Wednesday, January 7, 2009

Sci Fi and Shakespeare

I guess you can say I'm a big sci-fi fan. I prefer Star Wars over Star Trek, but after the prequels (or as George Lucas calls it, Operation Dead Alimony) I've become interested in any R-rated sci fi (sci-fi horror, Gears of War, any non-Jason X gory space story).



That aside, I've been noticing a small little thing about science fiction films and television that's been creeping up on me for a while. It's seems to me that lot of the iconic characters that make up science fiction on television and film (with of course, exceptions that prove the rule) seem to be deeply rooted in Shakespeare in terms of story elements and Shakespearean actors.

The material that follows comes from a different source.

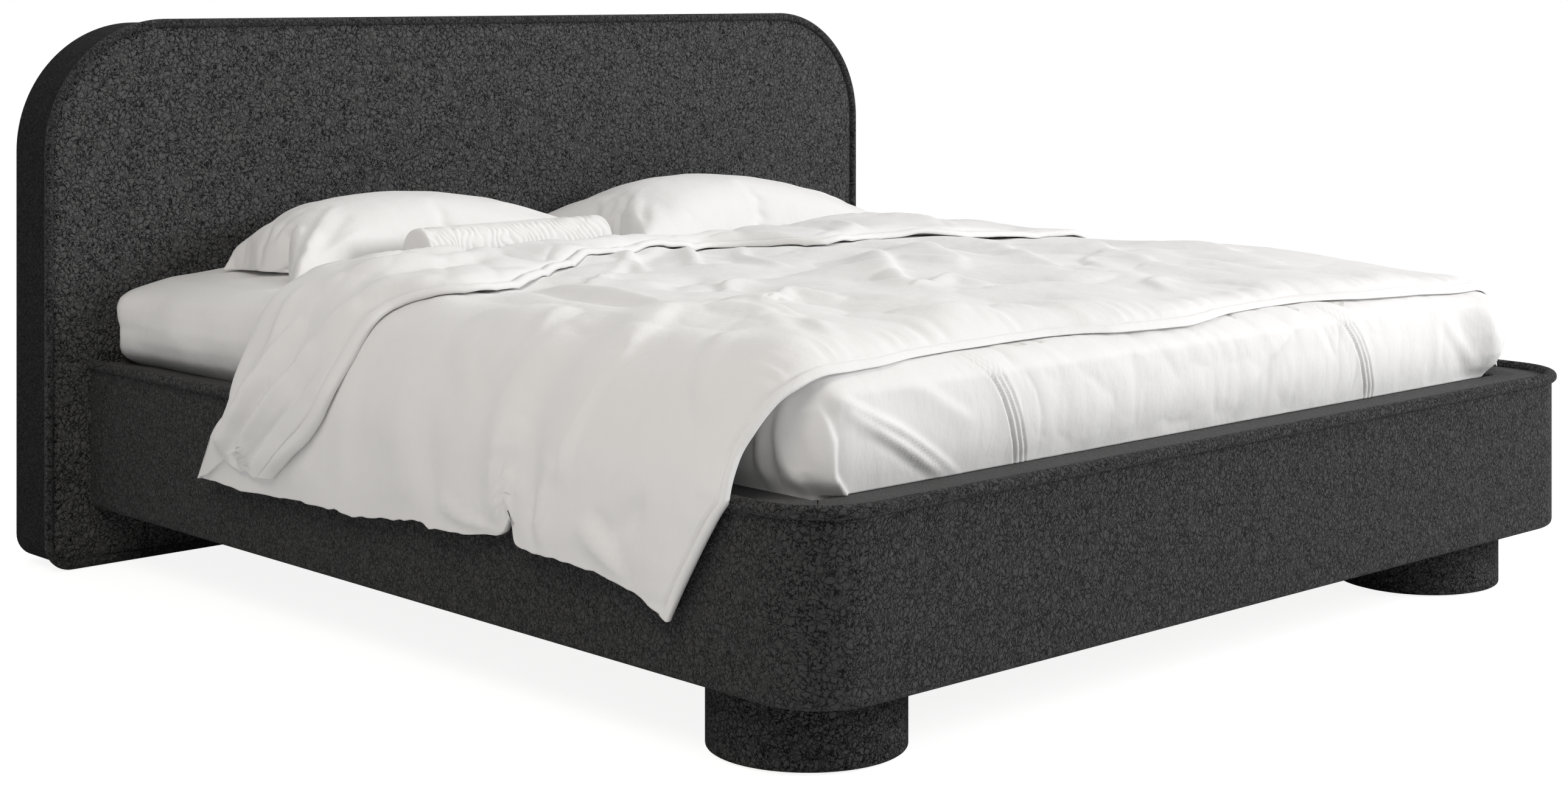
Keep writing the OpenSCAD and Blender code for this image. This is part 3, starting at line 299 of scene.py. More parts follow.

Those pure in heart see me making a visual argument of Shakespeare in science fiction. Those of perverted minds see a reason why I should burn in hell.



Now, perhaps this statement can be said about all genres of cinema and television. After all, how many times can we have a rehashed Romeo and Juliet plot turned into a film (apparentally, the story goes that during the Hatfield-McCoy family vendettas, two individuals from opposing sides led a forbidden relationship, proving once and for all that the Old West was actually a product of the Hallmark channel)?


The aspects of storytelling that Shakespeare had (or stole depending on your theory) is extremely pivotal as a part of western storytelling and it even crossed over to Asia in the works of Kurosawa. So maybe it can be said that all works of cinema and television need Shakespearean elements.


However, if you take a look at the main staples of science fiction, you will find that Shakespeare's presence is felt everywhere. Three of the four Star Trek captains (the exception being Kate Mulgrew thus proving the rule) were Shakespearean actors. Patrick Stewart, Jean Luc Picard if you will, played a part in Dune as well as the role of Professor Xavier in the X-Men trilogy. Stewart acted alongside Ian McKellan (also Shakespearean) who played a pivotal role as Gandalf in the Lord of the Rings trilogy, which was actually a franchise that the Trekkies wanted Spock to play with back in the 60s-70s.


McKellan acted in Lord of the Rings alongside Christopher Lee. Christopher Lee was a Shakespearean actor who worked with Peter Cushing (who bleeds Shakespeare) in the infamous Hammer Films productions of the 60s and 70s. Both Cushing and Lee would both play prominent roles in the Star Wars films as iconic villains.


The talents that a Shakespearean actor can provide to a science fiction role can be an essential when dealing with an esoteric material that is science fiction. In some respects, the dialogue of science fiction often operates on the realm of Shakespeare, where an actor must be very successful at conveying emotion to help the modern day audiences understand what is going on.

The olde English that occupies most of Shakespeare becomes replaced with technobabble and the names of bizarre inpronounceable worlds and alien races, and conveying information through emotion may be hard for some of hack actors that occupy space in Hollywood.

No, I didn't use photoshop for this



Another aspect to consider is the role that genre film plays in Shakespeare's home, England. In Orson Scott Card's book How to Write Science Fiction and Fantasy, Card describes the history of science fiction in its early stages. Card describes the categorization of the genre saying that while early American science fiction was seen as inferior to say, the works of Mark Twain, British publishers did not make any distinctions in regards to seeing science fiction as inferior.


The works of H.G. Wells were seen as equivalent in quality to the non sci-fi based works at the time. Even acclaimed authors like Sir Arthur Conan Doyle wrote novels such as "The Lost World" (however, Doyle was often mocked for his belief in fairies that later turned out to be a hoax) and many plays were based around the works of Dracula and Frankenstein which were popular at the time.



The British need for science fiction and fantasy was essential to the political climate England was experiencing in the pre WWI era where thoughts of war and invasion run rampant. Alternative history and invasion literature where England fights fictitious battles and wars with neighboring empires played on the fears on the community at large.



The same concepts were played to an extent in H.G. Wells's "War of the Worlds" and similar allegories of invasion in fear were repeated in America at the height of the Cold War with Invasion of the Body Snatchers and stories of Atomic Monsters and UFOs attacking Washington.



Perhaps the impact that Shakespeare has on science fiction has less to do with Shakespeare and more due to with England. Today the practice of British writers taking what we Yanks see as "inferior genres" and making them worthwile is experienced in the writings of Alan Moore and Mark Millar.




But Superman and the Max Fleischer cartoons that followed were our idea, so points for us.


Besides, Shakespeare himself was a genre writer. The story of a gifted individual that falls to corruption on the promise of supernatural power is the story of Macbeth (which Orson Welles would later give a Voodoo flavor to) but it's also the story of the Star Wars prequels and the rise of Anakin Skywalker and many politicians who thought they were God.

Then again, I doubt that Shakespeare would churn out a couple sequels for a buck, but he stole his best stuff from the Greeks so you can never know.